生態系を活かした護岸をつくるため、植林活動を行う人々もいる(住民提供)
しかし、鹿児島県大島支所は「すでに予算がつき、事業者に発注済みだから撤回はできない。コンクリート工法で決まったことなので、環境負荷の少ない別の方法も考えられない」と、代替工法の提案を退けている。
海砂採取の認可と実績については事実関係を確認中だが「部署が多岐にわたること、裁判に関わる内容のためオフィシャルな回答はできない」と、取材に対して鹿児島県大島支庁建設課からの明確な資料提示はない。近海の海砂採取と砂浜侵食の被害については、関連性を否定している。

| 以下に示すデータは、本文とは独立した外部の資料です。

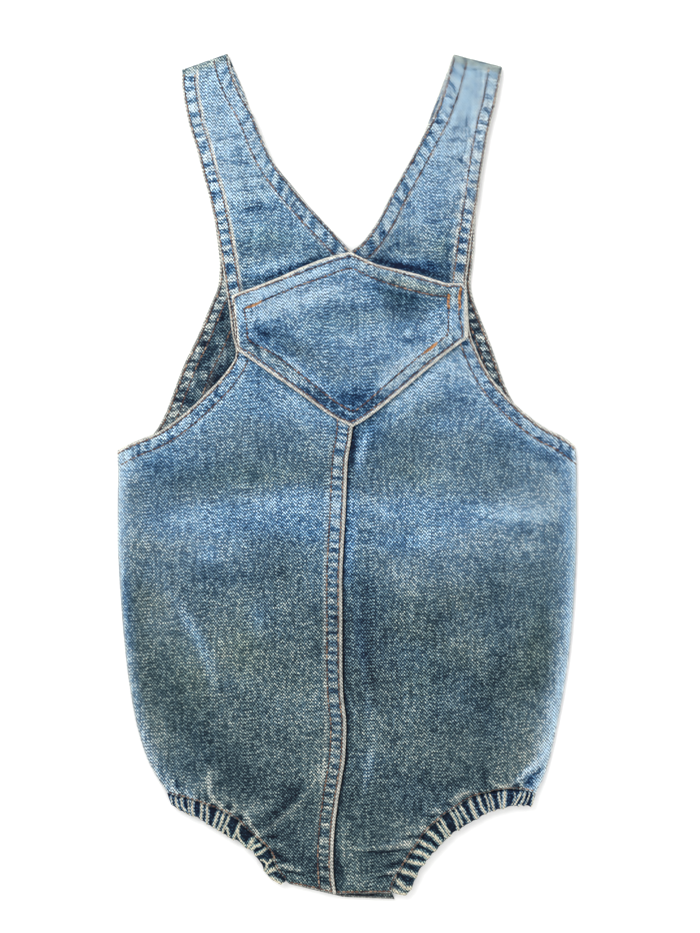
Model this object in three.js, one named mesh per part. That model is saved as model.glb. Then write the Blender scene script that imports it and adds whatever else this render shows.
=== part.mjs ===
import * as THREE from 'three';

// Baby romper in denim: a bubble dungaree laid flat, front side up.
// Millimetres. +Z up off the surface, +Y towards the straps, +X to the right
// of someone looking down at the front. The origin is the middle of the
// underside of the outline.

// ---- driving sizes ---------------------------------------------------------
const CLOTH = 1.1;          // one layer of washed denim
const GAP = 0.3;            // between neighbouring pieces
const HEM_WIDTH = 7.6;      // turned and twice-stitched edge
const SEAM_WIDTH = 7.2;     // flat-felled centre-front seam
const STEP = 0.5;           // half the width of the step beside a hem or seam
const FOLD_HEIGHT = 3.4;    // strap over its own fold, outside to outside
const FOLD_RETURN = 6.0;    // how far the front strap runs on down the back side
const BACK_BUTT = 0.3;      // from there to the back's own strap
const POCKET_CLOTH = 1.2;   // pocket, one layer
const POCKET_HEM = 0.6;     // extra at its turned edges
const CASING_HEIGHT = 3.1;  // front casing with its elastic
const CASING_BACK = 2.8;    // back casing
const CASING_FLOOR = 3.1;   // underside of the front casing
const GATHERS = 24;         // folds along one casing
const GATHER_DEPTH = 0.45;  // height of a fold over its valley
const GATHER_SCALLOP = 0.35;// in and out along the casing's free edge

const table = (columns, rows) =>
  rows.map((row) => Object.fromEntries(columns.map((name, i) => [name, row[i]])));

// Leg line (stitch line of the casing) and the casing's free edge, from the
// side seam to the crotch.
const LEG_COLUMNS = ['stitchX', 'stitchY', 'edgeX', 'edgeY'];
const LEG_LEFT = table(LEG_COLUMNS, [
  [-99.1, -173.6, -96.4, -180.9],
  [-94.5, -175.2, -91.8, -183.6],
  [-90.4, -176.1, -87.7, -185.7],
  [-85, -177.5, -82.2, -187.7],
  [-79.5, -179.7, -78.1, -190.5],
  [-74, -181.8, -74, -192.8],
  [-68.5, -183.6, -68.5, -196],
  [-63.1, -186.8, -64.5, -198.7],
  [-58.5, -190.5, -60.3, -200.5],
  [-54.4, -194.6, -56.7, -203.7],
  [-49.4, -198.7, -52.6, -205.5],
  [-44.8, -203.2, -50.3, -209.2],
  [-41.6, -207.8, -47.6, -212.8],
  [-39.8, -213.3, -44.8, -217.9],
  [-38, -216.9, -41.7, -221],
  [-33.5, -222, -36.6, -224],
]);
const LEG_RIGHT = table(LEG_COLUMNS, [
  [103.5, -173.9, 101, -181.6],
  [96.3, -172, 95.3, -180.9],
  [87.1, -171.5, 87.1, -182.1],
  [79.8, -172.7, 80.7, -183.6],
  [72.9, -174.5, 75.7, -185.7],
  [66.1, -177.3, 69.8, -189.1],
  [59.7, -181.6, 63.9, -192.8],
  [53.4, -185.7, 57.5, -196.4],
  [47.9, -190.5, 52.9, -201],
  [42.9, -195.2, 49.3, -205.1],
  [39.2, -201, 45.6, -208.7],
  [35.6, -206, 42, -213.3],
  [32, -211.9, 38.8, -218.3],
  [28.3, -217.9, 37, -222.9],
  [25.5, -222.9, 35.1, -227],
  [23.9, -228.3, 32, -230],
]);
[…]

住民訴訟が係争中にも関わらず工事が強行されている(住民提供)
「県も環境省も訴えに取り合わないのは、この浜に大きな政治的な意味があるからです」と、ある島民が匿名を条件に語ってくれた。
「南西諸島の対中防衛シフトを進める上で、今、何としても軍港がほしいという話を聞きました。立地上、できたばかりのミサイル基地のすぐ真下に浜があり、限界集落がある。自然のままの広い砂丘を一部でもコンクリートにしたら、数年後には軍港になってしまうのではないかと不安です。

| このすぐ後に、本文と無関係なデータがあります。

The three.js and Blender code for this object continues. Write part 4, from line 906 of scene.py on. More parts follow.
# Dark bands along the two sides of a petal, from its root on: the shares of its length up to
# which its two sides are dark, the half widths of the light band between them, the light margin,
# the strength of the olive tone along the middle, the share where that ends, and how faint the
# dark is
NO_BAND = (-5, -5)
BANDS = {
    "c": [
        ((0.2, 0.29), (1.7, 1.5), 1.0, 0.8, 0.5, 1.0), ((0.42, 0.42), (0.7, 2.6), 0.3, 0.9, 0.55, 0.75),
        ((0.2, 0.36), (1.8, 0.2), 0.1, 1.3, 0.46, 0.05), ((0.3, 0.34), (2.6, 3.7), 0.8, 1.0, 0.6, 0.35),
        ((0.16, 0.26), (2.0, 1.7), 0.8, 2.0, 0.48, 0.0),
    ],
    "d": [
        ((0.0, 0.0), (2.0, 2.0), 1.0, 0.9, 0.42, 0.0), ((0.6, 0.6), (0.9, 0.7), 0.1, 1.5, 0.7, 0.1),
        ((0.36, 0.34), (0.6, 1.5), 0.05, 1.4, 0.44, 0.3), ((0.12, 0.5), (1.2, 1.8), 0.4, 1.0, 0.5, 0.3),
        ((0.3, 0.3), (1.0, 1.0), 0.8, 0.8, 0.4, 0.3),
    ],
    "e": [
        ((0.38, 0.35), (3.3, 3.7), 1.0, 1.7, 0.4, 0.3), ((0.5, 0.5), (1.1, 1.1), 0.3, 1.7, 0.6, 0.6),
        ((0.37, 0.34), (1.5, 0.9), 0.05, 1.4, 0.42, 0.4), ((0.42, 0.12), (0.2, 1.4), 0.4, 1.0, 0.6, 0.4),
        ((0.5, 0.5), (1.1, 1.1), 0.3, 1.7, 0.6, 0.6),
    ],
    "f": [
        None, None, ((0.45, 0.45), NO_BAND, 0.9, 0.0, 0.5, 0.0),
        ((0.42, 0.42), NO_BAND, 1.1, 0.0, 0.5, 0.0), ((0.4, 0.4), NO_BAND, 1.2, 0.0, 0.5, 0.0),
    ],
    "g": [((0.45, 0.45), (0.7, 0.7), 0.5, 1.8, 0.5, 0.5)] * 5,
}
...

佐藤正久外務副大臣が来島した時の講演を聞いたら、『奄美大島には空母や備蓄船が停泊できる大型の港がほしい』と話していた。島の南部の山奥にミサイル部隊の基地を作ったものの、そこへの補給路はまだできていないようです。『奄美で行われている道路拡張などの大きな工事は、すべて自衛隊基地へのアクセスをよくするための総合的な計画の中にある』と地元議員から聞きました。
防衛省は、地元議員と一緒になって土建業者を抱きこんでいる。特に島の南部では、地元の政治家や採石業者、集落の有力者などが、反対する住民に直接脅しをかけています。反対意見を示したら『俺はヤクザの知り合いだぞ』と凄まれた人もいる。『仕事が奪われる、空手道場をやめさせられる』そんな思いから、異論を言えない同調の波が島を取り巻いています」
問題となっている嘉徳湾は、瀬戸内町の北東部(地図内右上)。節子集落にできた陸自ミサイル基地とは車で10分ほどの位置関係にある(文化庁「せとうちなんでも探検隊」ウェブサイトより)
奄美大島では自衛隊配備と前後するように、奄美市名瀬港や大和村国直など、至るところで港湾や道路の大規模な拡張整備が行われている。
大きな思惑があり、何としてでも着工したい。だからまずは小さな集落を説得して「地元民の同意」を取り付けて周辺住民を分断させていく。
以前HBO取材班が記事にした「大型クルーズ船港問題」も、そのようにして起こっている。
「クルーズ船の事業会社が撤退するなどして失敗しても、国が軍港として使うから無駄にはならない」という説明が、誘致を推進する行政方面からあったというのは、地元では有名な話となっている。